**AIM OF THE TASK**
In the listing below, locate the line that contains "wall_plate();" and the line that contains "points = [vertex.co". Restate word for word those two lines and every line between them, and nothing else.

**DATA SECTION**

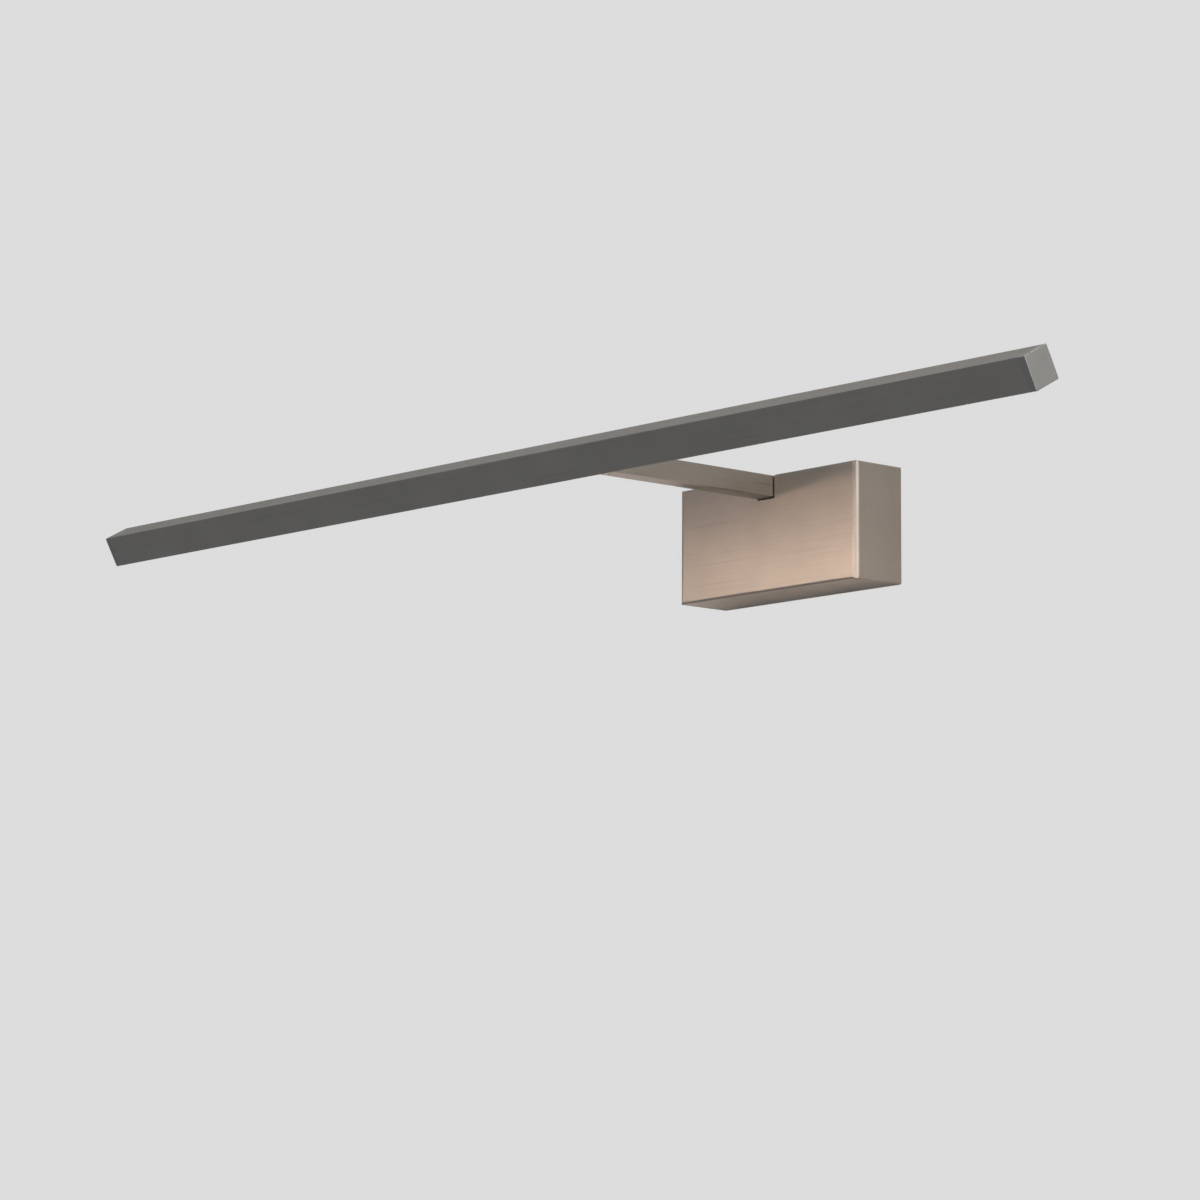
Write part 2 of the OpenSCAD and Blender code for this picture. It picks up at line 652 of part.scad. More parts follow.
module arm_lead() {
    y0 = -lead_exit_y;
    color("black") wire([
        [lead_start[0], lead_start[1], driver_top - 3],
        [lead_start[0], lead_start[1], driver_top + 1],
        [lead_start[0] + 1, lead_start[1] - 1, driver_top + 4],
        [-4, y0 + 3, driver_top + 5.5],
        [-0.6, y0 + 0.5, driver_top + 7],
        [0, y0, arm_bottom - 1],
        [0, y0 - 0.3, arm_bottom + 2.5],
        [0, y0 - 2.5, arm_z + lead_up - 3],
        [0, y0 - 6.5, arm_z + lead_up - 0.4],
        [0, y0 - 12, arm_z + lead_up],
        [0, -arm_reach / 2, arm_z + lead_up],
        [0, -fork_y0 + plug_l, arm_z + lead_up],
        [0, -arm_reach + 0.5, arm_z + lead_up]
    ], lead_r, 4);
}

module pivot_screw() {
    head_h = 2;
    socket_r = 1.2;
    socket_h = 1.2;
    shank_l = arm_w + nut_h + 0.2;
    color("gray") translate([arm_w / 2, -arm_reach, arm_z]) rotate([0, 90, 0]) difference() {
        union() {
            translate([0, 0, -shank_l]) cylinder(r = pivot_r, h = shank_l + eps);
            cylinder(r = screw3_head_r, h = head_h);
        }
        translate([0, 0, head_h - socket_h]) cylinder(r = socket_r, h = socket_h + 1, $fn = 6);
    }
}

module pivot_nut() {
    color("gray") translate([-arm_w / 2 - nut_h, -arm_reach, arm_z]) rotate([0, 90, 0]) difference() {
        cylinder(r = nut_r, h = nut_h, $fn = 6);
        translate([0, 0, -eps]) cylinder(r = pivot_r + face_gap, h = nut_h + 2 * eps);
    }
}

module friction_washers() {
    color("ivory") for (s = [-1, 1]) difference() {
        across_arm(arm_reach, arm_z, cheek_r, washer_t, s * (ear_in - washer_t / 2));
        across_arm(arm_reach, arm_z, pivot_r + face_gap, 2 * arm_w);
    }
}

// ---- head ----

// Puts a piece drawn in the head's own frame onto the arm's pivot at the rest tilt
module on_head() {
    translate([0, -arm_reach, arm_z]) rotate([head_tilt, 0, 0])
        translate([0, -head_centre_back, 0]) children();
}

module hinge_block() {
    cheek_in = lead_slot / 2;
    cheek_t = cheek_out - cheek_in;
    cheek_y0 = head_d / 2 + flange_t - eps;
    color("gray") on_head() difference() {
        union() {
            out_from_wall(flange_t, -head_d / 2 - flange_t) rounded_rect(flange_w, flange_h, 1);
            for (s = [-1, 1]) {
                block([s * cheek_in, cheek_y0, -cheek_r], [s * cheek_out, head_centre_back, cheek_r]);
                across_arm(-head_centre_back, 0, cheek_r, cheek_t, s * (cheek_in + cheek_out) / 2);
            }
        }
        across_arm(-head_centre_back, 0, pivot_r + run_gap, 2 * arm_w);
        peg(0, -head_d / 2 - flange_t - 1, lead_up, lead_r + 0.2, flange_t + 2);
        for (s = [-1, 1])
            peg(s * hinge_screw_x, -head_d / 2 - flange_t - 1, 0, hinge_screw_r + face_gap, flange_t + 2);
    }
}

module at_hinge_screws() {
    for (s = [-1, 1]) translate([s * hinge_screw_x, head_d / 2 - head_t, 0]) rotate([90, 0, 0]) children();
}

module hinge_screws() {
    length = head_t + flange_t - 0.2;
    color("gray") on_head() at_hinge_screws() csk_screw(hinge_screw_r, hinge_head_r, hinge_head_h, length);
}

module channel_section() {
    difference() {
        rounded_rect(head_d, head_h, head_r);
        translate([-inside_d / 2, ledge_z + lip_t]) square([inside_d, inside_top - ledge_z - lip_t]);
        translate([-inside_d / 2, -head_h / 2 + lip_t]) square([inside_d, ledge_z + head_h / 2 - lip_t]);
        translate([-inside_d / 2 + lip_t, -head_h / 2 - 1]) square([inside_d - 2 * lip_t, head_h / 2 + 1]);
    }
}

module head_channel() {
    color("tan") on_head() difference() {
        along_x(channel_l) channel_section();
        peg(0, -head_d / 2 - 1, lead_up, lead_r + 0.2, head_t + 2);
        at_hinge_screws() csk_hole(hinge_screw_r, hinge_head_r, hinge_head_h, head_t + 1);
    }
}

module head_lead() {
    color("black") on_head() wire([
        [0, head_centre_back - 0.5, lead_up],
        [0, head_d / 2 + flange_t, lead_up],
        [0, inside_d / 2, lead_up],
        [0.9, connector_y + 0.9, lead_up],
        [3.2, connector_y + 0.1, lead_up + 0.2],
        [connector_x - 3, connector_y, board_bottom - connector_h / 2],
        [connector_x + 1, connector_y, board_bottom - connector_h / 2]
    ], lead_r, 4);
}

module lead_connector() {
    color("white") on_head() difference() {
        block([connector_x, connector_y - connector_w / 2, board_bottom],
            [connector_x + connector_l, connector_y + connector_w / 2, board_bottom - connector_h]);
        translate([connector_x - 1, connector_y, board_bottom - connector_h / 2]) rotate([0, 90, 0])
            cylinder(r = lead_r + 0.05, h = 3);
    }
}

module thermal_tape() {
    color("lightgray") on_head()
        block([-board_l / 2, -board_w / 2, inside_top], [board_l / 2, board_w / 2, inside_top - tape_t]);
}

module led_board() {
    color("white") on_head()
        block([-board_l / 2, -board_w / 2, inside_top - tape_t], [board_l / 2, board_w / 2, board_bottom]);
}

module led_chips() {
    color("gold") on_head() for (i = [0 : chip_count - 1])
        translate([(i - (chip_count - 1) / 2) * led_pitch, 0, board_bottom])
            block([-chip_x / 2, -chip_y / 2, 0], [chip_x / 2, chip_y / 2, -chip_t]);
}

module diffuser() {
    edge = inside_d - 2 * slide_gap;
    face = inside_d - 2 * lip_t - 2 * slide_gap;
    color("white") on_head() along_x(channel_l - 2 * slide_gap) union() {
        translate([-edge / 2, -head_h / 2 + lip_t + slide_gap]) square([edge, diffuser_t]);
        translate([-face / 2, -head_h / 2]) square([face, lip_t + slide_gap + eps]);
    }
}

// The right-hand end cap, centred on its thickness, with a U-shaped lug that goes into the channel
module end_cap() {
    lug_t = 1.5;
    lug_y = inside_d / 2 - slide_gap;
    lug_top = inside_top - tape_t - board_t - 1.2;
    lug_bottom = ledge_z + lip_t + slide_gap;
    along_x(cap_t) rounded_rect(head_d, head_h, head_r);
    translate([-cap_t / 2, 0, 0]) difference() {
        block([eps, -lug_y, lug_bottom], [-lug_l, lug_y, lug_top]);
        block([-0.5, -lug_y + lug_t, lug_bottom - 1], [-lug_l - 1, lug_y - lug_t, lug_top - lug_t]);
    }
}

module end_cap_right() {
    color("tan") on_head() translate([(head_l - cap_t) / 2, 0, 0]) end_cap();
}

module end_cap_left() {
    color("tan") on_head() mirror([1, 0, 0]) translate([(head_l - cap_t) / 2, 0, 0]) end_cap();
}

// ---- build ----

wall_plate();
cover();
cover_screws();
cable_grommet();
earth_screw();
earth_tag();
earth_wire();
terminal_body();
terminal_clamps();
terminal_screws();
terminal_fixing_screw();
live_wire();
neutral_wire();
driver_case();
driver_lid();
driver_board();
driver_transformer();
driver_capacitors();
driver_screws();
arm_foot();
arm_foot_screws();
arm_set_screw();
arm_tube();
lead_bush();
arm_fork();
fork_pin();
arm_lead();
pivot_screw();
pivot_nut();
friction_washers();
hinge_block();
hinge_screws();
head_channel();
head_lead();
lead_connector();
thermal_tape();
led_board();
led_chips();
diffuser();
end_cap_left();
end_cap_right();
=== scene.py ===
"""Looks of the picture light: its materials, its flexible lead, and a studio with the camera.

Everything is in metres in the model's own frame: +X along the head, +Y into the wall, +Z up.
"""
import json
import math

import bmesh
import bpy
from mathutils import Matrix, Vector


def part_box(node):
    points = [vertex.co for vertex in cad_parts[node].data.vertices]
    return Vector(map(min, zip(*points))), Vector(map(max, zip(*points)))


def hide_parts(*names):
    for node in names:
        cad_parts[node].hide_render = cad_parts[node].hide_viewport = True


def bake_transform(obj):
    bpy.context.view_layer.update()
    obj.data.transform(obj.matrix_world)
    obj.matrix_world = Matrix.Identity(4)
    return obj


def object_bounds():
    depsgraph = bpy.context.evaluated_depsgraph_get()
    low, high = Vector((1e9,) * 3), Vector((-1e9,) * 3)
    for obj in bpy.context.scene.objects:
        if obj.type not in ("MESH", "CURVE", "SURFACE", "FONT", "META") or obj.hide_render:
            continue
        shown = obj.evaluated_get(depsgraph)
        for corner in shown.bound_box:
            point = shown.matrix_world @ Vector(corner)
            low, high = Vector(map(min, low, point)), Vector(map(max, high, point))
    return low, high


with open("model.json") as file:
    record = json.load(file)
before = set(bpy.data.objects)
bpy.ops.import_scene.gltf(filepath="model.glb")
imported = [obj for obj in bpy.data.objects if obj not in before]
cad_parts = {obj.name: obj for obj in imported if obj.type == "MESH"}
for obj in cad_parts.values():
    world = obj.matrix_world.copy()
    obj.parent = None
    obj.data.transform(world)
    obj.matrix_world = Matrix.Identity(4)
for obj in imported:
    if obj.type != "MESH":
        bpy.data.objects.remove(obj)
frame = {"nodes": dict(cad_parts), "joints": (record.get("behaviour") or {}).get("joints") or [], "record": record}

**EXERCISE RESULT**
wall_plate();
cover();
cover_screws();
cable_grommet();
earth_screw();
earth_tag();
earth_wire();
terminal_body();
terminal_clamps();
terminal_screws();
terminal_fixing_screw();
live_wire();
neutral_wire();
driver_case();
driver_lid();
driver_board();
driver_transformer();
driver_capacitors();
driver_screws();
arm_foot();
arm_foot_screws();
arm_set_screw();
arm_tube();
lead_bush();
arm_fork();
fork_pin();
arm_lead();
pivot_screw();
pivot_nut();
friction_washers();
hinge_block();
hinge_screws();
head_channel();
head_lead();
lead_connector();
thermal_tape();
led_board();
led_chips();
diffuser();
end_cap_left();
end_cap_right();
=== scene.py ===
"""Looks of the picture light: its materials, its flexible lead, and a studio with the camera.

Everything is in metres in the model's own frame: +X along the head, +Y into the wall, +Z up.
"""
import json
import math

import bmesh
import bpy
from mathutils import Matrix, Vector


def part_box(node):
    points = [vertex.co for vertex in cad_parts[node].data.vertices]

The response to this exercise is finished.